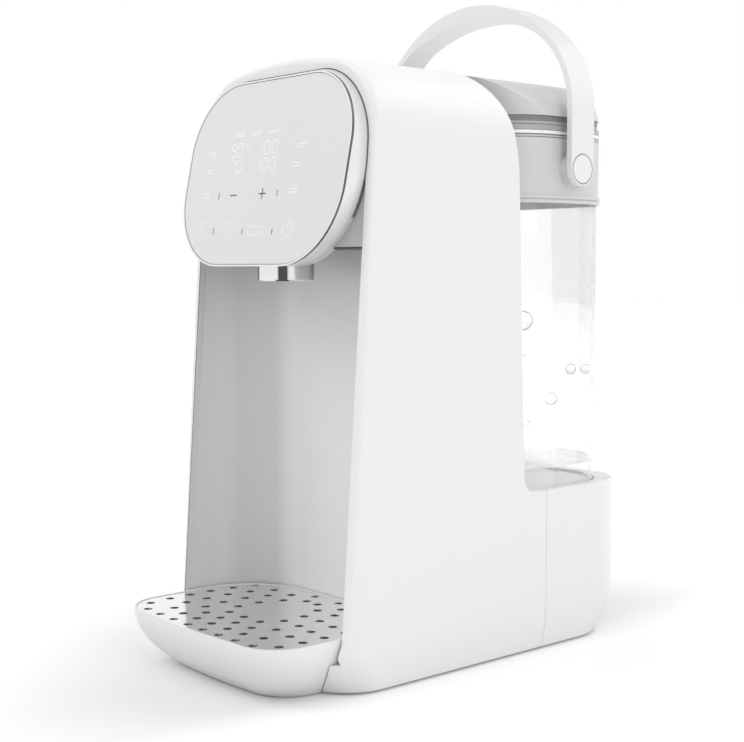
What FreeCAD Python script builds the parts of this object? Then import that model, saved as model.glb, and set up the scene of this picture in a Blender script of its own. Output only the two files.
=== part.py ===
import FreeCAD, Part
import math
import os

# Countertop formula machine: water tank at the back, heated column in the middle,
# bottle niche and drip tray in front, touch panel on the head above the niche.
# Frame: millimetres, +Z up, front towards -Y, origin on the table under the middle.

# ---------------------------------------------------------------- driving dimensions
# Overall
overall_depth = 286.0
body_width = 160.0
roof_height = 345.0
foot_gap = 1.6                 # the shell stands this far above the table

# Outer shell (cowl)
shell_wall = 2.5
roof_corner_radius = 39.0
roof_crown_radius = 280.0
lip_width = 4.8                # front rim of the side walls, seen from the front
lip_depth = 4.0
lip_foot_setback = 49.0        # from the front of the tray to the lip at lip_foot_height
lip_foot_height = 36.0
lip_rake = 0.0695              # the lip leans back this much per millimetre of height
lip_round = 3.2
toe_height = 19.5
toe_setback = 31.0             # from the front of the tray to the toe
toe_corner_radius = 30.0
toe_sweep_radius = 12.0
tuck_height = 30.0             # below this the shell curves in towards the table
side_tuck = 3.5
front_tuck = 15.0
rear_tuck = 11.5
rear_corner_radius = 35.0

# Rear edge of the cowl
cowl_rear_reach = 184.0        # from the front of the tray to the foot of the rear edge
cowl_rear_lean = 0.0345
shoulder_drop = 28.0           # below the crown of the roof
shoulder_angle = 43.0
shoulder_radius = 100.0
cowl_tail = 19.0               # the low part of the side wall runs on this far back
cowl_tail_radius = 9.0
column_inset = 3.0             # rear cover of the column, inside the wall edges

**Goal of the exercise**
Give again, word for word, the lines of the listing, starting at its first line and ending with the line containing "rear_corner_radius = 35.0".

**Complete answer**
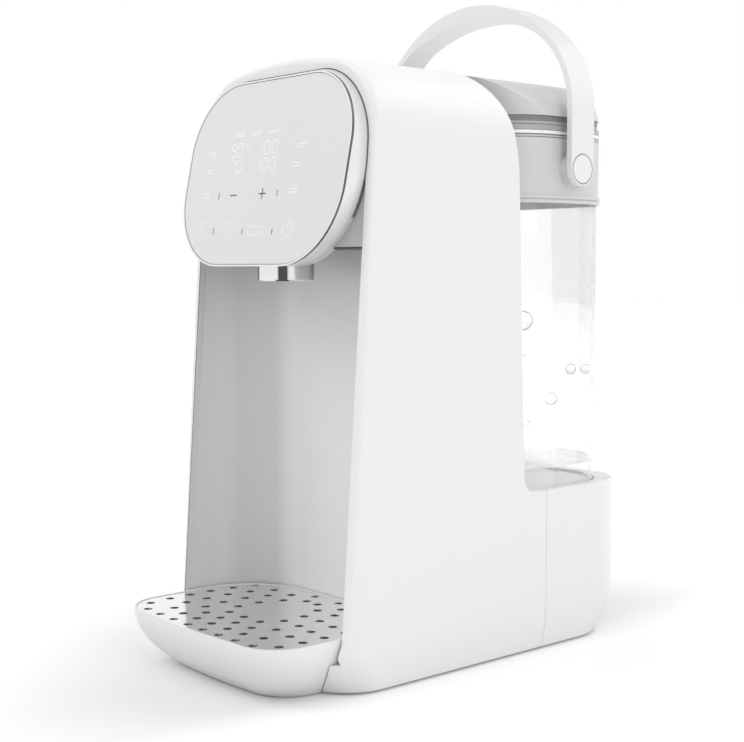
What FreeCAD Python script builds the parts of this object? Then import that model, saved as model.glb, and set up the scene of this picture in a Blender script of its own. Output only the two files.
=== part.py ===
import FreeCAD, Part
import math
import os

# Countertop formula machine: water tank at the back, heated column in the middle,
# bottle niche and drip tray in front, touch panel on the head above the niche.
# Frame: millimetres, +Z up, front towards -Y, origin on the table under the middle.

# ---------------------------------------------------------------- driving dimensions
# Overall
overall_depth = 286.0
body_width = 160.0
roof_height = 345.0
foot_gap = 1.6                 # the shell stands this far above the table

# Outer shell (cowl)
shell_wall = 2.5
roof_corner_radius = 39.0
roof_crown_radius = 280.0
lip_width = 4.8                # front rim of the side walls, seen from the front
lip_depth = 4.0
lip_foot_setback = 49.0        # from the front of the tray to the lip at lip_foot_height
lip_foot_height = 36.0
lip_rake = 0.0695              # the lip leans back this much per millimetre of height
lip_round = 3.2
toe_height = 19.5
toe_setback = 31.0             # from the front of the tray to the toe
toe_corner_radius = 30.0
toe_sweep_radius = 12.0
tuck_height = 30.0             # below this the shell curves in towards the table
side_tuck = 3.5
front_tuck = 15.0
rear_tuck = 11.5
rear_corner_radius = 35.0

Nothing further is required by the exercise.